> [EXERCISE BRIEF] Reproduce all of the data exactly, with no line skipped.
------ DATA EXTRACT ------
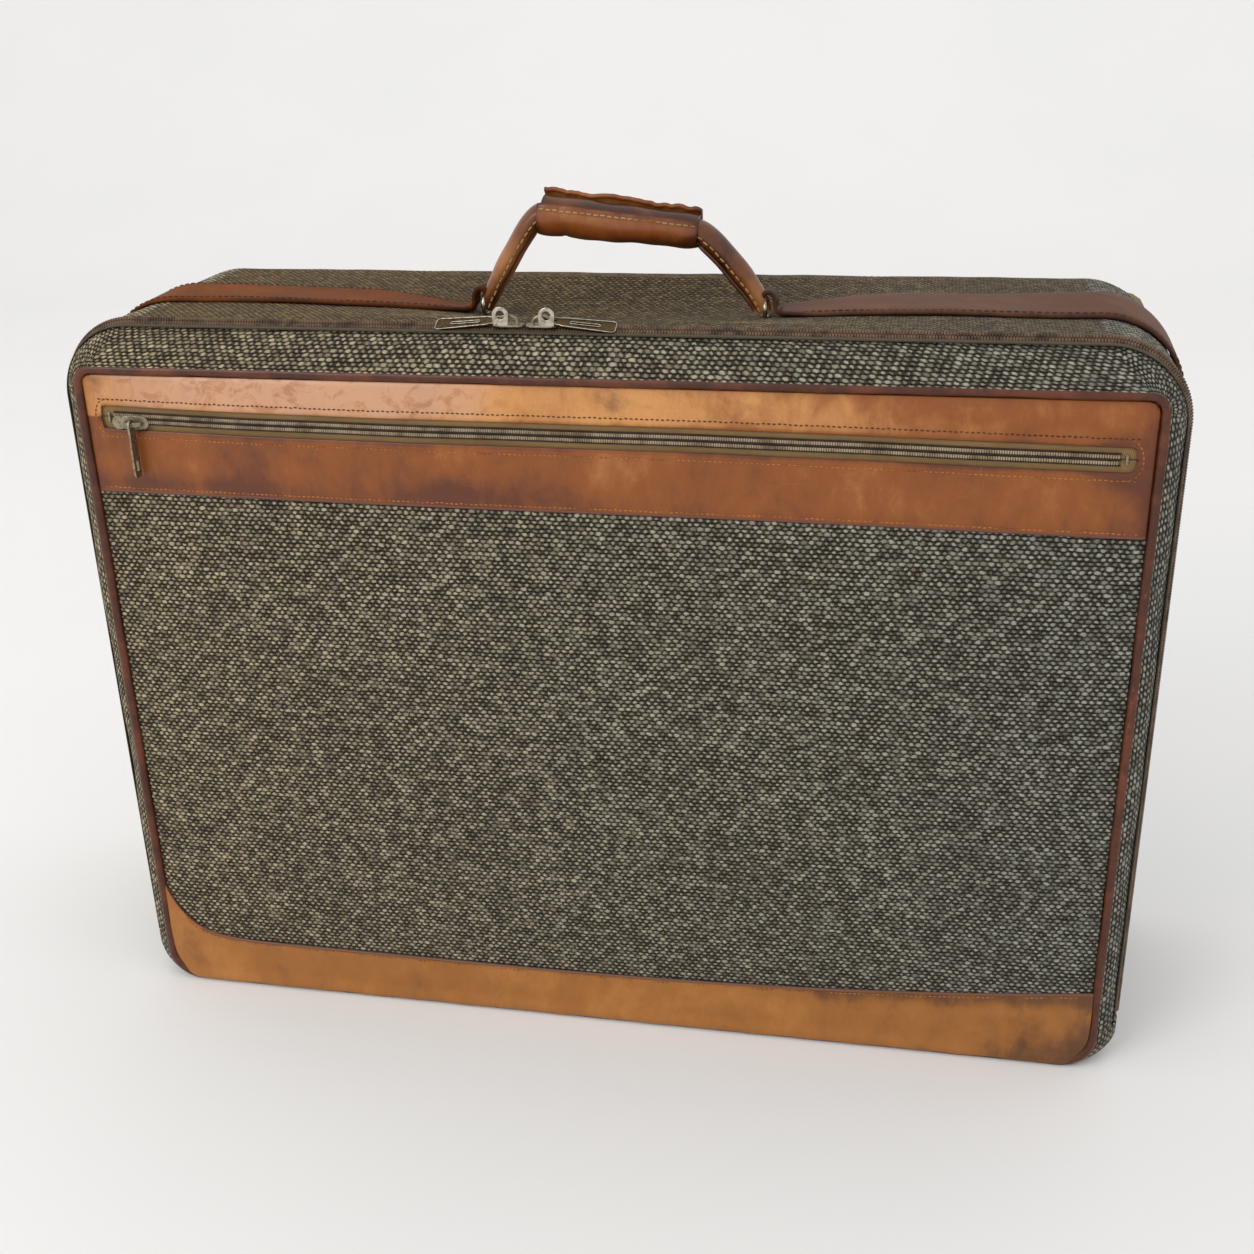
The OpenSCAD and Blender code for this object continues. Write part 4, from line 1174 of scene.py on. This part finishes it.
def main_zip():
    side_n = int((CASE_H - TOP_R - ZIP_LOW) / 3)
    for body, sign, name in (("case", 1, "body"), ("lid", -1, "lid")):
        loop = upper_outline(HALF - 1.8, CASE_H - 1.8, TOP_R - 1.8, ZIP_LOW, side_n, 26, 190)
        t = np.array([0.4, 1.5, 3.0, 4.5, 6.0, 7.2])
        along = distance_along(loop[:, :2])
        y = ZIP_Y + sign * t
        dip = -0.25 * np.clip(t - 3, 0, 5) / 4
        points = stacked(loop[:, None, 0] + loop[:, None, 2] * dip,
                         np.broadcast_to(y, (len(loop), len(t))), loop[:, None, 1] + loop[:, None, 3] * dip)
        uv = stacked(np.broadcast_to(along[:, None], points.shape[:2]),
                     np.broadcast_to(t, points.shape[:2]))
        tape = grid(f"{name}_zip_tape_cloth", points, TAPE_TOP, uv, flip=sign < 0)
        thicken(tape, 0.6)
        ride(tape, body, "zip_tape", f"{name}_zip_tape")
        dense = upper_outline(HALF - 1.2, CASE_H - 1.2, TOP_R - 1.2, ZIP_LOW, 300, 80, 400)
        path = stacked(dense[:, 0], np.zeros(len(dense)), dense[:, 1])
        n = int(length_of(path) / MAIN_PITCH)
        p = resample(path, n * 2 + 1)[(0 if sign > 0 else 1)::2][:n]
        tangent = unit(np.gradient(p, axis=0))
        across = np.tile([[0.0, sign, 0.0]], (len(p), 1))
        out = unit(np.cross(tangent, np.tile([[0.0, -1.0, 0.0]], (len(p), 1))))
        out = np.where((out * (p - np.array([0, 0, 200.0]))).sum(1, keepdims=True) < 0, -out, out)
        # The chain lies on the round edge of the case, so it leans forwards
        lean = unit(across + out * sign * 0.6)
        origins = p + np.array([0, ZIP_Y, 0]) + lean * 1.7 + out * 0.9
        part, faces = capsule(3.1, 0.85, 6, 0.7)
        coil = scatter(f"{name}_zip_coil_teeth", part, faces, origins,
                       np.stack([lean, tangent, unit(np.cross(lean, tangent))], 1), COIL_MAIN)
        ride(coil, body, "zip_coil", f"{name}_zip_coil")
    loop = upper_outline(HALF - 0.6, CASE_H - 0.6, TOP_R - 0.6, ZIP_LOW, 120, 30, 160)
    seam = stacked(loop[:, 0], ZIP_Y, loop[:, 1])
    ride(sweep("main_coil_core", seam, (0, 1, 0), ring_profile(0.6, 0.5, 6), CORD), "case", "zip_coil")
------
> [OUTPUT]
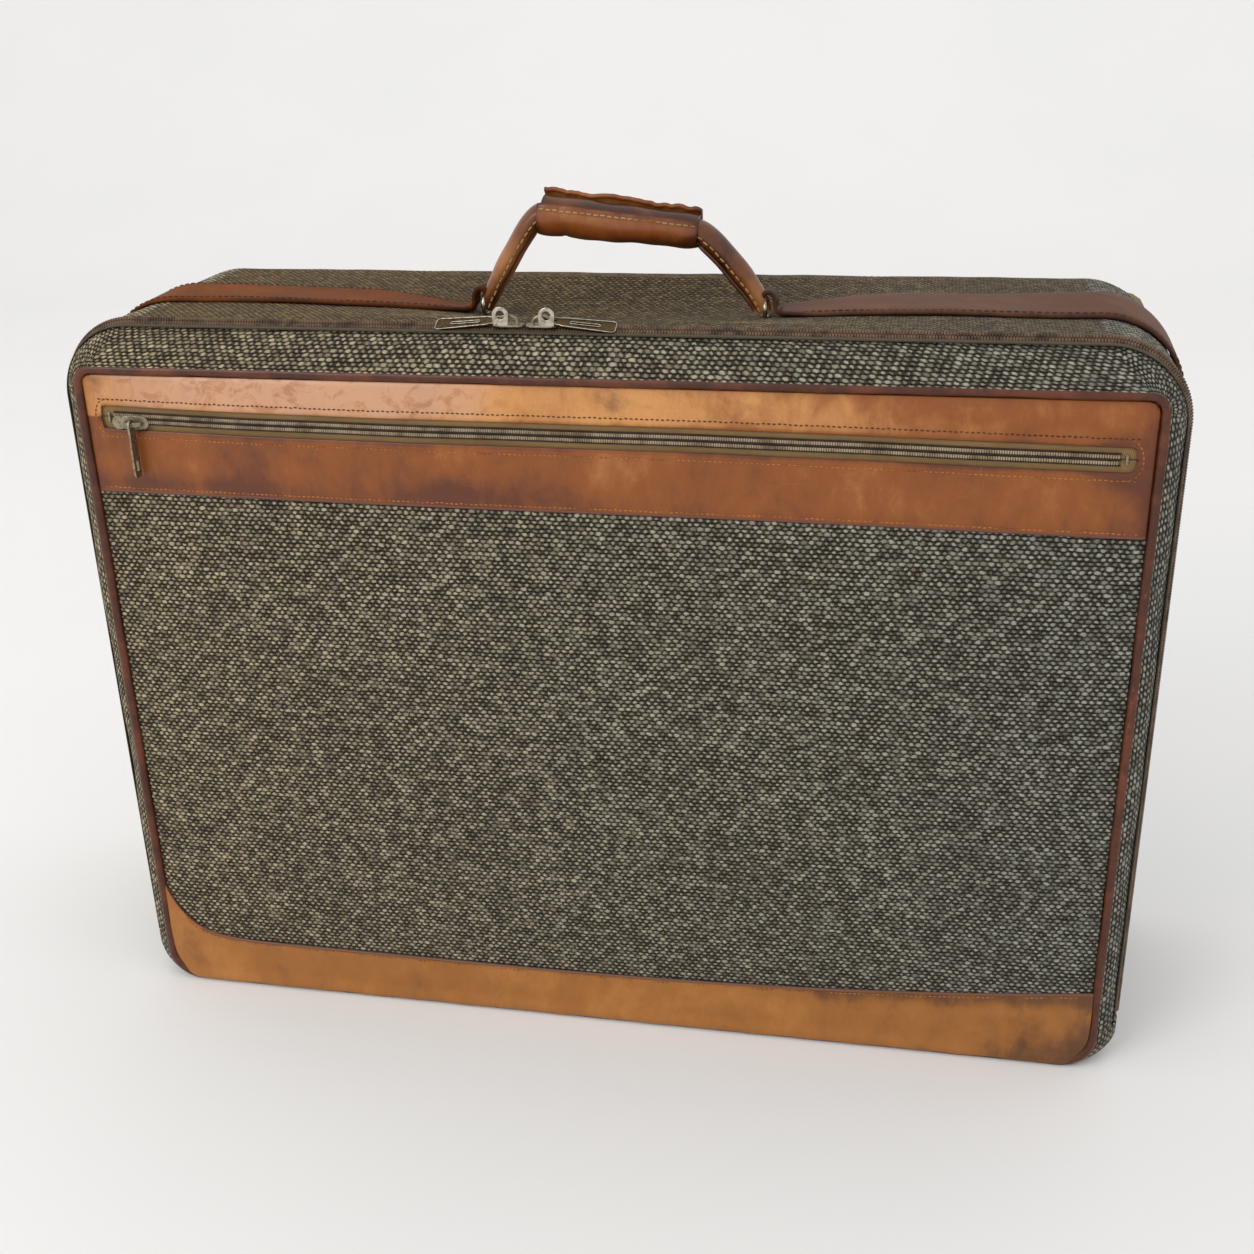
The OpenSCAD and Blender code for this object continues. Write part 4, from line 1174 of scene.py on. This part finishes it.
def main_zip():
    side_n = int((CASE_H - TOP_R - ZIP_LOW) / 3)
    for body, sign, name in (("case", 1, "body"), ("lid", -1, "lid")):
        loop = upper_outline(HALF - 1.8, CASE_H - 1.8, TOP_R - 1.8, ZIP_LOW, side_n, 26, 190)
        t = np.array([0.4, 1.5, 3.0, 4.5, 6.0, 7.2])
        along = distance_along(loop[:, :2])
        y = ZIP_Y + sign * t
        dip = -0.25 * np.clip(t - 3, 0, 5) / 4
        points = stacked(loop[:, None, 0] + loop[:, None, 2] * dip,
                         np.broadcast_to(y, (len(loop), len(t))), loop[:, None, 1] + loop[:, None, 3] * dip)
        uv = stacked(np.broadcast_to(along[:, None], points.shape[:2]),
                     np.broadcast_to(t, points.shape[:2]))
        tape = grid(f"{name}_zip_tape_cloth", points, TAPE_TOP, uv, flip=sign < 0)
        thicken(tape, 0.6)
        ride(tape, body, "zip_tape", f"{name}_zip_tape")
        dense = upper_outline(HALF - 1.2, CASE_H - 1.2, TOP_R - 1.2, ZIP_LOW, 300, 80, 400)
        path = stacked(dense[:, 0], np.zeros(len(dense)), dense[:, 1])
        n = int(length_of(path) / MAIN_PITCH)
        p = resample(path, n * 2 + 1)[(0 if sign > 0 else 1)::2][:n]
        tangent = unit(np.gradient(p, axis=0))
        across = np.tile([[0.0, sign, 0.0]], (len(p), 1))
        out = unit(np.cross(tangent, np.tile([[0.0, -1.0, 0.0]], (len(p), 1))))
        out = np.where((out * (p - np.array([0, 0, 200.0]))).sum(1, keepdims=True) < 0, -out, out)
        # The chain lies on the round edge of the case, so it leans forwards
        lean = unit(across + out * sign * 0.6)
        origins = p + np.array([0, ZIP_Y, 0]) + lean * 1.7 + out * 0.9
        part, faces = capsule(3.1, 0.85, 6, 0.7)
        coil = scatter(f"{name}_zip_coil_teeth", part, faces, origins,
                       np.stack([lean, tangent, unit(np.cross(lean, tangent))], 1), COIL_MAIN)
        ride(coil, body, "zip_coil", f"{name}_zip_coil")
    loop = upper_outline(HALF - 0.6, CASE_H - 0.6, TOP_R - 0.6, ZIP_LOW, 120, 30, 160)
    seam = stacked(loop[:, 0], ZIP_Y, loop[:, 1])
    ride(sweep("main_coil_core", seam, (0, 1, 0), ring_profile(0.6, 0.5, 6), CORD), "case", "zip_coil")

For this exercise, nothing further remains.